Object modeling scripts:
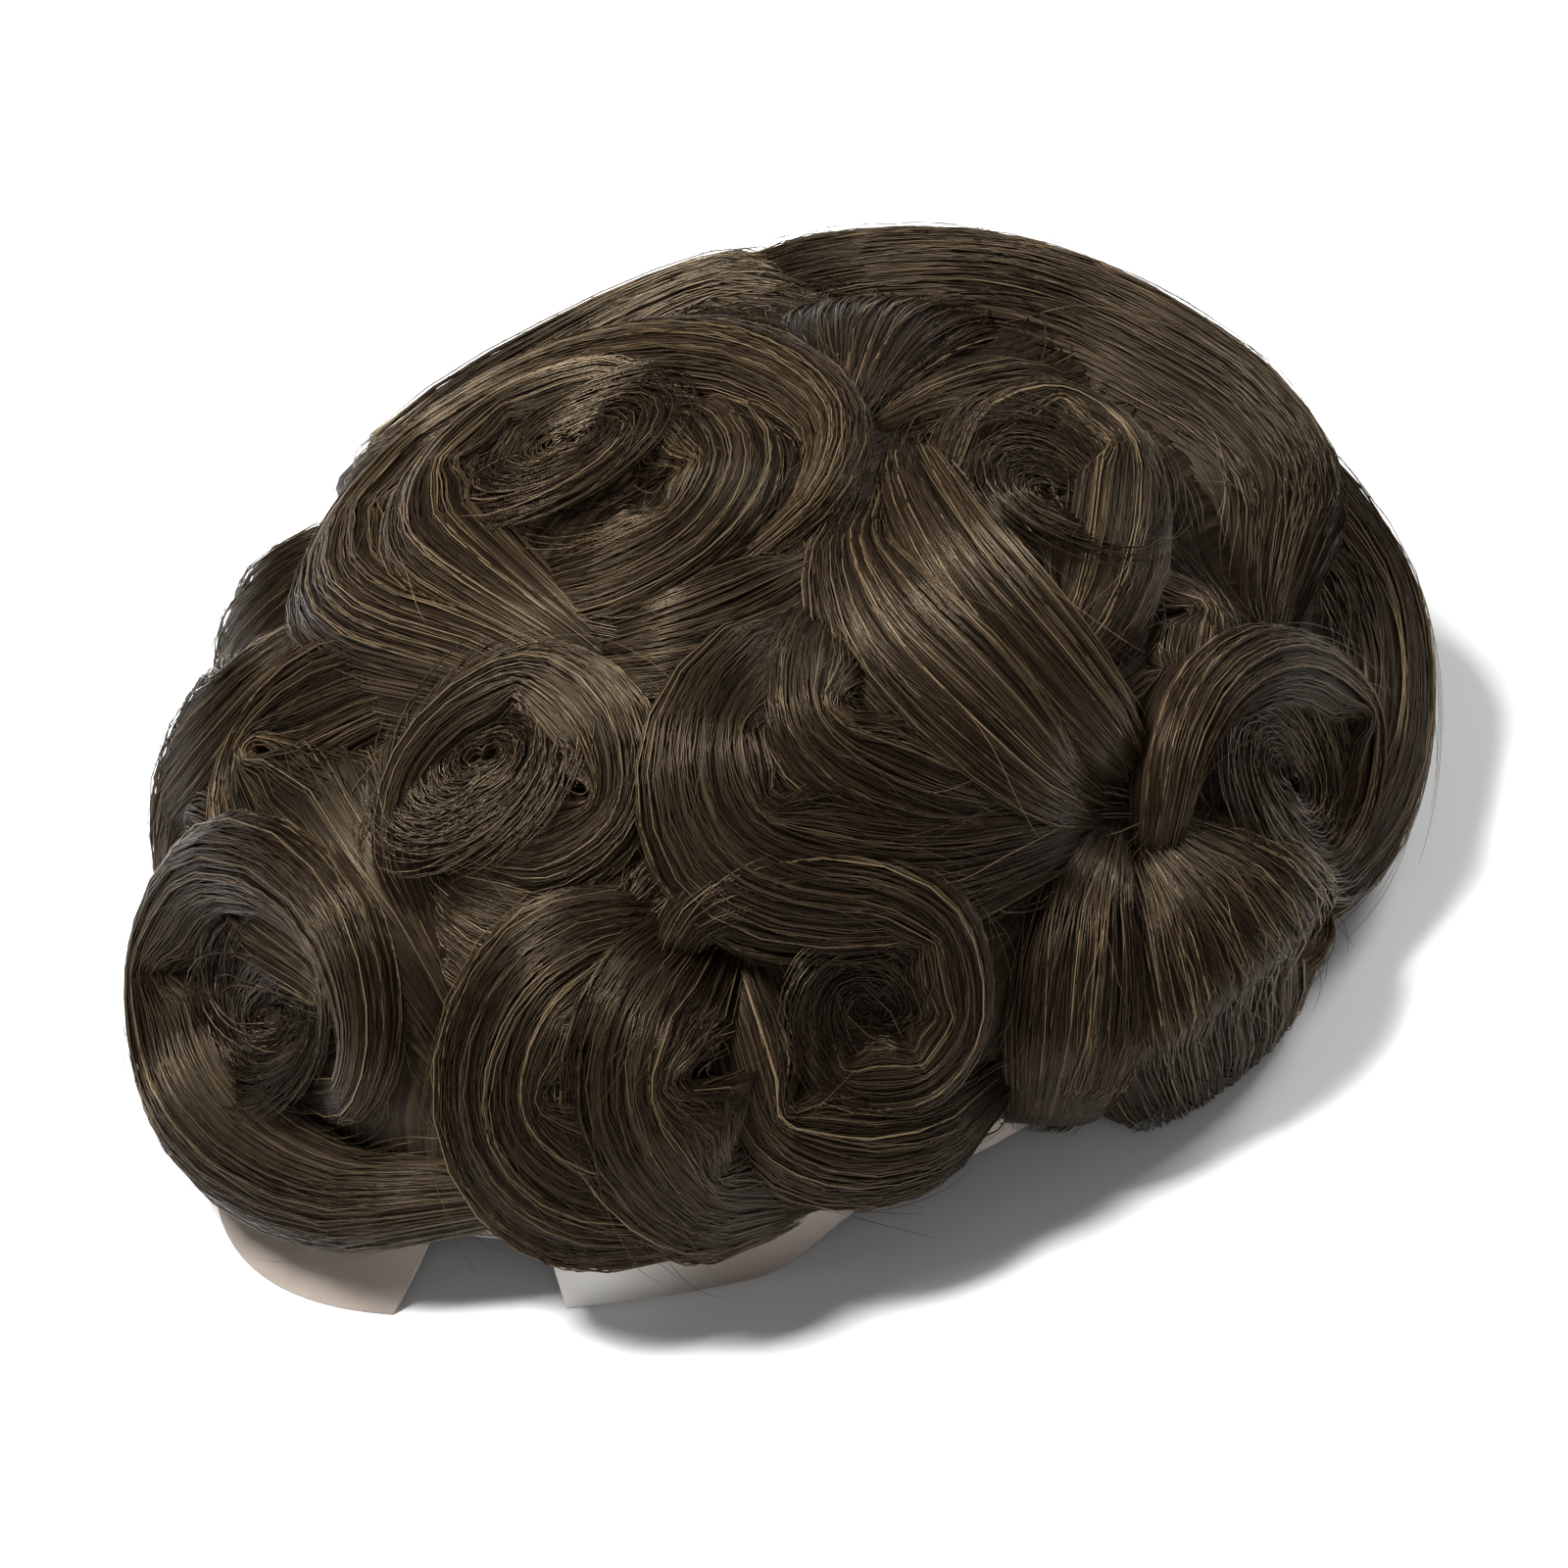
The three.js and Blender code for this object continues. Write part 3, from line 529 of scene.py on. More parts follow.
combedRows = {
    # this broad wave is parted in an outer and an inner lock, so that no strand turns in a tight corner
    "crown_wave": [(0.15, -0.12, 0.025, 0.22), (0.17, -0.03, 0.035, 0.36), (0.11, 0.06, 0.045, 0.44),
                   (-0.02, 0.09, 0.06, 0.50), (-0.16, 0.075, 0.07, 0.54), (-0.30, 0.02, 0.08, 0.58),
                   (-0.395, -0.08, 0.09, 0.62), (-0.40, -0.20, 0.095, 0.62), (-0.32, -0.295, 0.10, 0.59),
                   (-0.19, -0.34, 0.10, 0.54), (-0.05, -0.34, 0.09, 0.48), (0.10, -0.33, 0.06, 0.36),
                   (0.23, -0.31, 0.03, 0.16)],
    "temple_wave": [(0.12, -0.31, 0.02, 0.15), (0.03, -0.32, 0.03, 0.28), (-0.10, -0.35, 0.07, 0.42),
                    (-0.23, -0.40, 0.13, 0.56), (-0.29, -0.47, 0.16, 0.62), (-0.22, -0.54, 0.155, 0.58),
                    (-0.09, -0.585, 0.12, 0.50), (0.03, -0.625, 0.10, 0.40), (0.13, -0.68, 0.07, 0.24)],
    "crown_curl": [(-0.10, -0.01, 0.05, 0.30), (-0.02, -0.02, 0.08, 0.38), (0.05, -0.06, 0.09, 0.40),
                   (0.07, -0.13, 0.09, 0.38), (0.02, -0.20, 0.09, 0.33), (-0.07, -0.235, 0.06, 0.20)],
    "side_roll_lower": [(0.29, -0.11, 0.05, 0.30), (0.28, -0.20, 0.09, 0.58), (0.30, -0.28, 0.11, 0.74),
                        (0.37, -0.32, 0.12, 0.78), (0.46, -0.285, 0.11, 0.74), (0.54, -0.21, 0.09, 0.64),
                        (0.60, -0.11, 0.06, 0.46), (0.65, -0.02, 0.03, 0.18)],
    # the strands run on over the start of the far rope
    "back_rope": [(-0.46, 0.29, 0.03, 0.50), (-0.34, 0.345, 0.05, 0.74), (-0.20, 0.40, 0.055, 0.78),
                  (-0.07, 0.45, 0.065, 0.82), (0.06, 0.47, 0.08, 0.84), (0.18, 0.47, 0.09, 0.88),
                  (0.30, 0.48, 0.10, 0.94), (0.42, 0.46, 0.10, 0.90), (0.53, 0.39, 0.06, 0.55)],
    # it comes out from under the brow curl
    "brow_band": [(0.42, -0.44, 0.05, 0.30), (0.48, -0.48, 0.07, 0.52), (0.56, -0.52, 0.08, 0.64),
                  (0.65, -0.49, 0.08, 0.64), (0.73, -0.41, 0.07, 0.54), (0.77, -0.32, 0.04, 0.32)],
    # broad arcs from the parting down to the hem
    "front_roll": [(0.37, -0.44, 0.04, 0.25), (0.32, -0.50, 0.10, 0.52), (0.29, -0.57, 0.15, 0.70),
                   (0.31, -0.64, 0.18, 0.78), (0.39, -0.66, 0.16, 0.74), (0.50, -0.63, 0.11, 0.60),
                   (0.62, -0.57, 0.06, 0.38)],
    # one broad fall of hair over the ear, which also covers the neck lock
    "ear_wave": [(0.70, 0.04, 0.08, 0.38), (0.75, 0.04, 0.18, 0.64), (0.80, 0.04, 0.24, 0.78),
                 (0.84, 0.04, 0.26, 0.80), (0.87, 0.04, 0.25, 0.60)],
    "neck_lock": [(0.78, 0.21, 0.06, 0.42), (0.82, 0.17, 0.11, 0.64), (0.86, 0.14, 0.11, 0.68),
                  (0.885, 0.12, 0.09, 0.45)]}
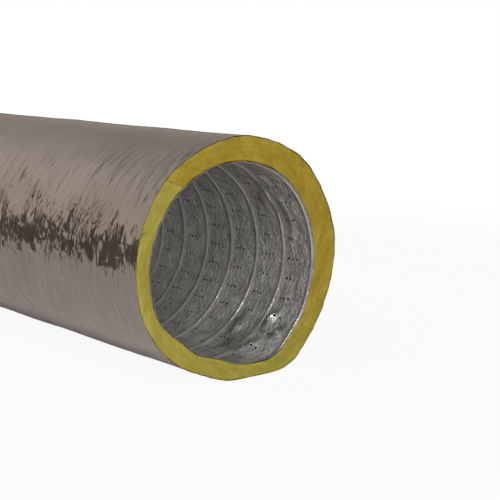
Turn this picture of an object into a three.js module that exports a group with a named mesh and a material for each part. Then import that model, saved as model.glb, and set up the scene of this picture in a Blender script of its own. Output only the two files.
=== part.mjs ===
// One metre of insulated flexible air duct, lying on its side, in millimetres, +Z up.
//
// From the inside out the duct is four pieces:
//   core_liner           a tube of aluminium and polyester laminate, the air passage
//   wire_helix           the spring-steel wire that holds the liner open
//   glass_wool_blanket   a flat blanket wrapped once round the core, its edges meeting in a slanted joint
//   outer_jacket         a sleeve of metallised polyester film, the vapour barrier
//
// The duct runs along Y, its near end at -Y. The origin is on the floor under the middle of the duct.
// The wool is soft, so the underside is pressed flat by the floor and the core sits a little low and to one side.

import * as THREE from "three";

// Driving dimensions
const DUCT_LENGTH = 1000;
const CORE_BORE_DIAMETER = 203;
const LINER_THICKNESS = 0.15;
const WIRE_DIAMETER = 1.2;
const WIRE_PITCH = 45.5;
const WIRE_END_INSET = 1; // from each cut end of the duct to the middle of the wire
const WIRE_START_ANGLE_DEG = -60; // seen from the near end, anticlockwise from +X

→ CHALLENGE
Sift through the entries and copy every line with "scene".

→ EXERCISE ANSWER
The three.js and Blender code for this object continues. Write part 3, from line 529 of scene.py on. More parts follow.
Turn this picture of an object into a three.js module that exports a group with a named mesh and a material for each part. Then import that model, saved as model.glb, and set up the scene of this picture in a Blender script of its own. Output only the two files.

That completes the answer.